- _Instructions for the task_: The first line to copy is the one with "points = [vertex.co"; the last is the one with "bpy.context.view_layer.update()". Copy each line in that range exactly, leaving out all others.

==================================================

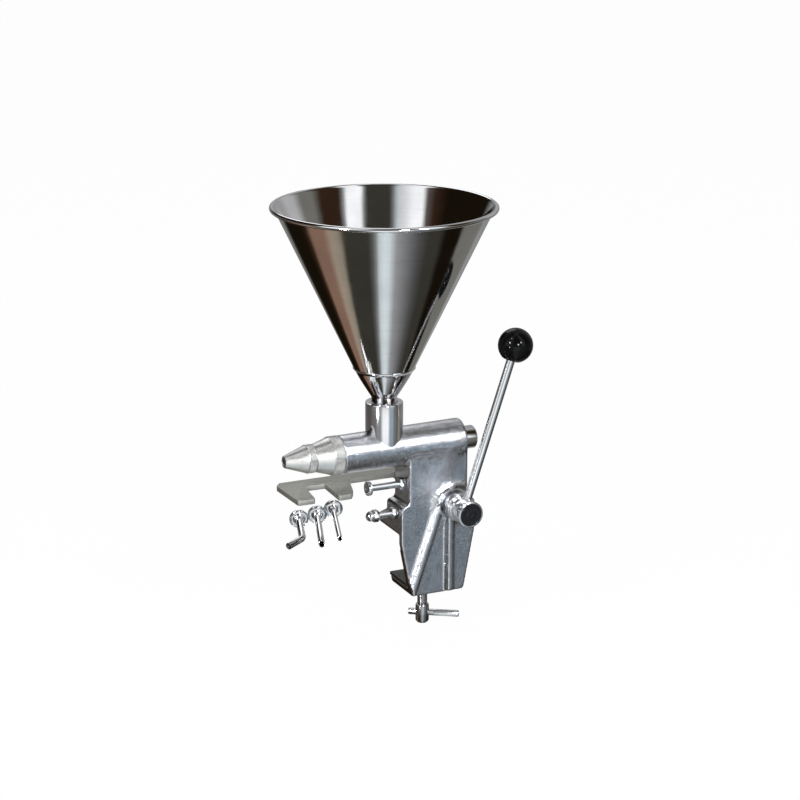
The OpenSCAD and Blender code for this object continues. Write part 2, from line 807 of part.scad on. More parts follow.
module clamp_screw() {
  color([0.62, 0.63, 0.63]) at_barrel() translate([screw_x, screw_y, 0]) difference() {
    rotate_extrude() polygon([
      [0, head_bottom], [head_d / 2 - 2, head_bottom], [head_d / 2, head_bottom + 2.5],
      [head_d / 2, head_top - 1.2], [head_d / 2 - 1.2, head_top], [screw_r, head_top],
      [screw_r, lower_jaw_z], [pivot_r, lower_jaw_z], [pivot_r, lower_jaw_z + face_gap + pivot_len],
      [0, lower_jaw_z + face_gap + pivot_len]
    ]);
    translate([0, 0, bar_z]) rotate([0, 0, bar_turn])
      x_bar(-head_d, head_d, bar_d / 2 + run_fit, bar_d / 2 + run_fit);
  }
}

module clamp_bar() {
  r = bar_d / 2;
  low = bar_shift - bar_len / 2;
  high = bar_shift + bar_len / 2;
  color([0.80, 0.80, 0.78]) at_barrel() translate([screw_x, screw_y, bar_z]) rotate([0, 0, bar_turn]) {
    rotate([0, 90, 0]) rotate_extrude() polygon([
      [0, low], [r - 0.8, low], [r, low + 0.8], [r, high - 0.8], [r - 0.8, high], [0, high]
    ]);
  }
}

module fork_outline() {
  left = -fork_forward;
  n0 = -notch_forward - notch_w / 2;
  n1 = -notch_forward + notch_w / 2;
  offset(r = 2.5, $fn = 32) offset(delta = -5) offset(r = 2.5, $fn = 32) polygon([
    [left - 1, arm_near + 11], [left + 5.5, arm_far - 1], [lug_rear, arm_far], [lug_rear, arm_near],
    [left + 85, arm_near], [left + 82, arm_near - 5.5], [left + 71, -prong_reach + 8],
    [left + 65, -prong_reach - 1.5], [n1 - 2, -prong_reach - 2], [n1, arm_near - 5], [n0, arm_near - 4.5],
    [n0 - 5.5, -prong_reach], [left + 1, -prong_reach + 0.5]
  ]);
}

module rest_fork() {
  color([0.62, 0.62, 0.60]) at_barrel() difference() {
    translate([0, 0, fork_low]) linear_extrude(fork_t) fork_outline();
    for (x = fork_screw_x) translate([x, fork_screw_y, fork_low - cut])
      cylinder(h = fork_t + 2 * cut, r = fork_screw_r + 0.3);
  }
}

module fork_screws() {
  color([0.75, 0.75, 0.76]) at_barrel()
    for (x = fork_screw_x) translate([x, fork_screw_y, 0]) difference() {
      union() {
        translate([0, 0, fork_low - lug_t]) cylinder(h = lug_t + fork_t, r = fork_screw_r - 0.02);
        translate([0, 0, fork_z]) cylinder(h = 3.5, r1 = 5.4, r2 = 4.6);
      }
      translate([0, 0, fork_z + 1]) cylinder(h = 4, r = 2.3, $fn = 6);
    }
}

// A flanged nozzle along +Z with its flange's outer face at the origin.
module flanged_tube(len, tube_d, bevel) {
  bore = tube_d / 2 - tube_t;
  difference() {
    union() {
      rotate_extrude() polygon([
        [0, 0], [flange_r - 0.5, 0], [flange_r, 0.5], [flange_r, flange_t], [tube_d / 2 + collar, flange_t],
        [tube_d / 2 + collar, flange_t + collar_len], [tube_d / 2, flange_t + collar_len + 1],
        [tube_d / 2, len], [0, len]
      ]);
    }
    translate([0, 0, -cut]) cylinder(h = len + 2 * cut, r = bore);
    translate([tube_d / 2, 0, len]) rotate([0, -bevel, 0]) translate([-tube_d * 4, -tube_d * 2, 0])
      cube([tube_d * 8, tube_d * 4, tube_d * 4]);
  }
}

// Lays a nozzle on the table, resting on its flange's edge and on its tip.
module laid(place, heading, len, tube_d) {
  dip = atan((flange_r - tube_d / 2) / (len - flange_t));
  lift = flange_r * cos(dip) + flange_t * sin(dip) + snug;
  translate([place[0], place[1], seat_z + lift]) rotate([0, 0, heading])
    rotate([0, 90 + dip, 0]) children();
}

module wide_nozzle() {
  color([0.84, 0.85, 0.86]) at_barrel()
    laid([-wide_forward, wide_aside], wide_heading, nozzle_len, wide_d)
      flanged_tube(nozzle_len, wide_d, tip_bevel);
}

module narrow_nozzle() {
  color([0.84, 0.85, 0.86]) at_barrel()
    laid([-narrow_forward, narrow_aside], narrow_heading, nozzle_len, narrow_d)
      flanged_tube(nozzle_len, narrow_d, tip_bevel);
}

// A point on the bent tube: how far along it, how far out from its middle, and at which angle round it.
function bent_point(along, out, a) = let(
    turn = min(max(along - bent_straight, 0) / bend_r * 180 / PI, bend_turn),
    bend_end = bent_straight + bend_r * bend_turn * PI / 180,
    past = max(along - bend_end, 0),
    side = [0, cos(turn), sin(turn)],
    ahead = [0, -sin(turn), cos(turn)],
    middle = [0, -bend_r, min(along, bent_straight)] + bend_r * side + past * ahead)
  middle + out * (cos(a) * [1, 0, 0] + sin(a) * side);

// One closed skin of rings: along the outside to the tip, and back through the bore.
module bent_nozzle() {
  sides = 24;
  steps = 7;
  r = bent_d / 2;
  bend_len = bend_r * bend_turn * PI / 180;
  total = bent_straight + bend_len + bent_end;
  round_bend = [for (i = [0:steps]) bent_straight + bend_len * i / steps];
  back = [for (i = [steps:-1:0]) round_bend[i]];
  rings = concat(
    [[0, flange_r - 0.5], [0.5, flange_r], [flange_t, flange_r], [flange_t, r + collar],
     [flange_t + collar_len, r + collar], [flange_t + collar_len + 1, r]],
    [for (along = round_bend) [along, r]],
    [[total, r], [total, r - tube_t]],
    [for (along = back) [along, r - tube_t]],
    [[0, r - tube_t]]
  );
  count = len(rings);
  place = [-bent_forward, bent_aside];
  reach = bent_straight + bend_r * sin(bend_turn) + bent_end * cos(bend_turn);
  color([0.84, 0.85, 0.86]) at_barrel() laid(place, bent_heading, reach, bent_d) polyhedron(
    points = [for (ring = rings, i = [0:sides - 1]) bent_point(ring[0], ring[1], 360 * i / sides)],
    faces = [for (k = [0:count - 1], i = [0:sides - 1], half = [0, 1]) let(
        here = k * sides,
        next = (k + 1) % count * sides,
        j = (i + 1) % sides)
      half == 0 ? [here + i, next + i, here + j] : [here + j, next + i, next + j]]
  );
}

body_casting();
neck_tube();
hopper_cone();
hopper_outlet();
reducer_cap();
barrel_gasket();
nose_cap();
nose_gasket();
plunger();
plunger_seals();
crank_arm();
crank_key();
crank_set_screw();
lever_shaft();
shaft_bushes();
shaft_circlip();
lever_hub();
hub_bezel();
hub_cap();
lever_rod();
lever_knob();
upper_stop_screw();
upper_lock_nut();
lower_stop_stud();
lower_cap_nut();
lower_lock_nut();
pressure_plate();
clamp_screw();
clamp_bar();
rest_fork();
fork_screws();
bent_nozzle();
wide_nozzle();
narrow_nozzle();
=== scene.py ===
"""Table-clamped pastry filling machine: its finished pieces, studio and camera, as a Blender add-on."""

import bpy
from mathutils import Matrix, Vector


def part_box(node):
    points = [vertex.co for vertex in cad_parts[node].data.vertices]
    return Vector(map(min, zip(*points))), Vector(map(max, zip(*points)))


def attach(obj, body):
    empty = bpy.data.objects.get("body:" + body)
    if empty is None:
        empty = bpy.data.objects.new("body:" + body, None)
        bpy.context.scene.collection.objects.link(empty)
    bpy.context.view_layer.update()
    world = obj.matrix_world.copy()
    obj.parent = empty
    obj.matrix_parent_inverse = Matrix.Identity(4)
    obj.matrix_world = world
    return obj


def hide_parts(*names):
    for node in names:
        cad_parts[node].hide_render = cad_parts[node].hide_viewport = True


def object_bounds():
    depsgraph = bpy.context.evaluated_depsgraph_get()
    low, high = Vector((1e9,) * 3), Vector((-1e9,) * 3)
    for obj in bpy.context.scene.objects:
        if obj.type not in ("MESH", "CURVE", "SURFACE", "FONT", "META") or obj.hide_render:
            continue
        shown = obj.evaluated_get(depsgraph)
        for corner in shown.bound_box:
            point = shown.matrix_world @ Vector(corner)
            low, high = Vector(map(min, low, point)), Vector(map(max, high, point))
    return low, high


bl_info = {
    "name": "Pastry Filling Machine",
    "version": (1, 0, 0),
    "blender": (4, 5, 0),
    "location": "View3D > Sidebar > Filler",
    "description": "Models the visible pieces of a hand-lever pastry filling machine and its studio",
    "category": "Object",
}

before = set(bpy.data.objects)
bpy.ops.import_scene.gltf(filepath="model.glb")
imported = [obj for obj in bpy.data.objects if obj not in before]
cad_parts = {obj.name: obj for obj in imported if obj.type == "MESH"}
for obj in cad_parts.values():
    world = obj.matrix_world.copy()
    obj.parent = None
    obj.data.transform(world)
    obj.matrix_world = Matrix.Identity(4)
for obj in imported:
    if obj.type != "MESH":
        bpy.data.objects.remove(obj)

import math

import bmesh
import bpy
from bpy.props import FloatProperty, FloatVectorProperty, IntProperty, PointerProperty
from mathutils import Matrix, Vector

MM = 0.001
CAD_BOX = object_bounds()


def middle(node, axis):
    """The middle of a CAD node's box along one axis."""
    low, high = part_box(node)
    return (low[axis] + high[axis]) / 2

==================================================

- _Result_:
    points = [vertex.co for vertex in cad_parts[node].data.vertices]
    return Vector(map(min, zip(*points))), Vector(map(max, zip(*points)))


def attach(obj, body):
    empty = bpy.data.objects.get("body:" + body)
    if empty is None:
        empty = bpy.data.objects.new("body:" + body, None)
        bpy.context.scene.collection.objects.link(empty)
    bpy.context.view_layer.update()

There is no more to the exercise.